# Lightroom iCloud Photostream integration



## MarathonMax (Feb 20, 2012)

I have not seen this question asked before on this forum and I have only pieces being discussed elsewhere, so here goes.

I would love to know if some sort of LR plug-in exist that would allow integration with Apple iCloud Photostream.

I have heard of PhotoStream2Folder as opne solution. Is it the only one? And no, Carousel is not the answer that I am klooking for.

Many thanks

Max


----------



## clee01l (Feb 20, 2012)

MarathonMax said:


> I have not seen this question asked before on this forum and I have only pieces being discussed elsewhere, so here goes.
> 
> I would love to know if some sort of LR plug-in exist that would allow integration with Apple iCloud Photostream.
> 
> ...


There is no Plug-in for the Apple Photostream. I've exchanged emails with Laurent Crivello the author of PhotoStream2Folder. PhotoStream2Folder only works one way -- getting photos into LR

And the PhotoStream2Folder App works fine along with the LR's Auto Import  functionality.   Apple, not being a company that plays well with others, is not very forthcoming and so far has not shared exactly how they manage the photostream on OSX.   If Laurent Crivello can reverse engineer a solution, then perhaps there will be an App that can be incorporated into a HD Publish Service to seamlessly integrate the iCloud Photostream with LR. 

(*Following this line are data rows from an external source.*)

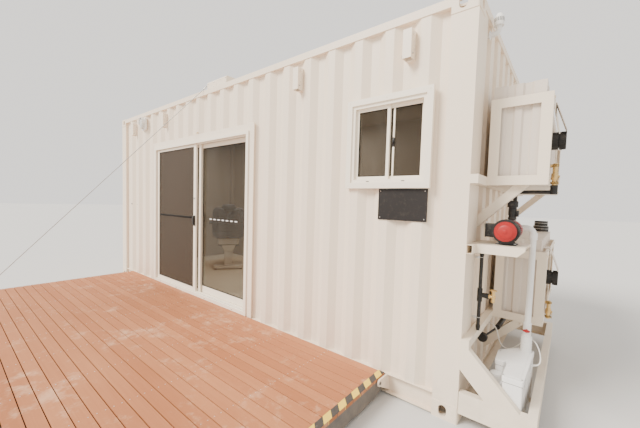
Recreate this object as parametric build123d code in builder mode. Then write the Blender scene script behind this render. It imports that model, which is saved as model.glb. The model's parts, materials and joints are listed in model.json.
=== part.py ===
from build123d import *
import math
import os

os.makedirs("parts", exist_ok=True)

# Container clinic: a 20 foot high-cube steel container with a sliding door, a window,
# a fold-down deck along its long front, and a water service rack on its right end.
# Millimetres. +X runs along the front to the right, +Y into the container, +Z up.
# The origin is at the base, under the centre of the whole object.
# Places along the front are measured from LEFT, depths from FRONT, and places on the
# service rack from RIGHT.

# Overall sizes
LENGTH = 6058.0
WIDTH = 2438.0
HEIGHT = 2896.0
SERVICE_REACH = 470.0
DECK_BOARDS = 26
BOARD_STEP = 90.0
DECK_WALL_GAP = 11.0
DECK_WIDTH = DECK_BOARDS * BOARD_STEP

LEFT = -(LENGTH + SERVICE_REACH) / 2
RIGHT = LEFT + LENGTH
FRONT = (DECK_WALL_GAP + DECK_WIDTH - WIDTH) / 2
BACK = FRONT + WIDTH

# Corner castings and posts
CASTING_LONG = 178.0
CASTING_DEEP = 162.0
CASTING_HIGH = 118.0
CASTING_WALL = 16.0
CASTING_ROUND = 14.0
FACE_HOLE_HIGH = 79.0
FACE_HOLE_WIDE = 56.0
HOLE_FROM_END = 102.5
HOLE_FROM_SIDE = 89.5
TOP_HOLE_LONG = 124.0
TOP_HOLE_WIDE = 63.5
POST_INSET = 4.0
POST_WALL = 6.0

# Rails
TOP_RAIL = 60.0
TOP_RAIL_WALL = 3.0
ROOF_DROP = 8.0
SILL_TOP = 163.0
SILL_BOTTOM = 13.0
SILL_DEEP = 48.0
SILL_WALL = 4.5

# Floor and its cross members
JOIST_HIGH = 122.0
JOIST_WIDE = 45.0
JOIST_WALL = 4.0
JOIST_PITCH = 310.0
FLOOR_BOTTOM = 147.0
FLOOR_THICK = 28.0
FLOOR_EDGE = 2.0

# Corrugated sheets
SHEET = 2.0
SHEET_INSET = 6.0
SIDE_PITCH = 278.0
SIDE_RIDGE = 72.0
SIDE_SLOPE = 68.0
SIDE_DEPTH = 36.0
SIDE_FIRST_RIDGE = 391.0
END_PITCH = 250.0
END_RIDGE = 110.0
END_SLOPE = 18.0
END_DEPTH = 45.6
END_FIRST_RIDGE = 164.0
ROOF_RIDGES = 28
ROOF_RIDGE = 91.0
ROOF_SLOPE = 13.5
ROOF_DEPTH = 20.0
HEADER_PLATE = 4.0

# Inner lining
LINING = 46.0
LINING_JOINT = 2.0
CEILING_DROP = 106.0
CEILING_THICK = 30.0

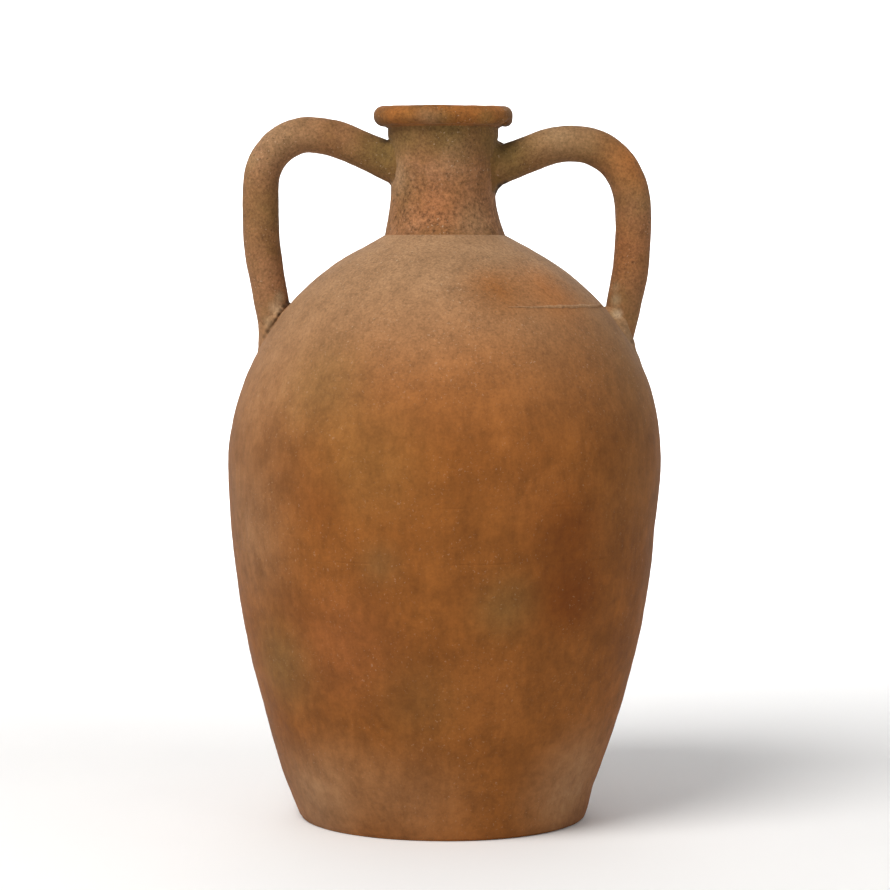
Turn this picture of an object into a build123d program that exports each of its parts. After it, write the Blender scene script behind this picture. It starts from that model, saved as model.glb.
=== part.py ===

In the meantime, the only possibility that I can think of to upload LR images to Photostream might involve creating a HD Publish service and some scripting that might wake iPhoto to the new images just like it does when you insert a camera card.

Ironically, the iCloud Photostream in Windows is very transparent and simple to integrate in to a LR workflow.  It was this feature that finally convinced me that I was ready to migrate to a Mac.


----------



## portilaj (Apr 9, 2012)

If you're just looking for Photo Stream to Lightroom (one-way) integration,  you can use Automator in OSX...

Instructions from:  https://plus.google.com/101906353514641308377/posts/e1K1iZZFVbD


> *Step 1: Create an Automator folder action to copy all files added to your hidden Photo Stream folder to a folder elsewhere on your computer.
> 
> Start in Automator by creating a 'Folder Action' workflow. Click 'Choose folder', then press SHIFT-COMMAND-PERIOD while the Automator folder picker is open so that you can browse hidden folders. Choose the iCloud Photo Stream folder here: {USERNAME}/Library/Application Support/iLifeAssetManagement/assets/sub
> 
> ...


----------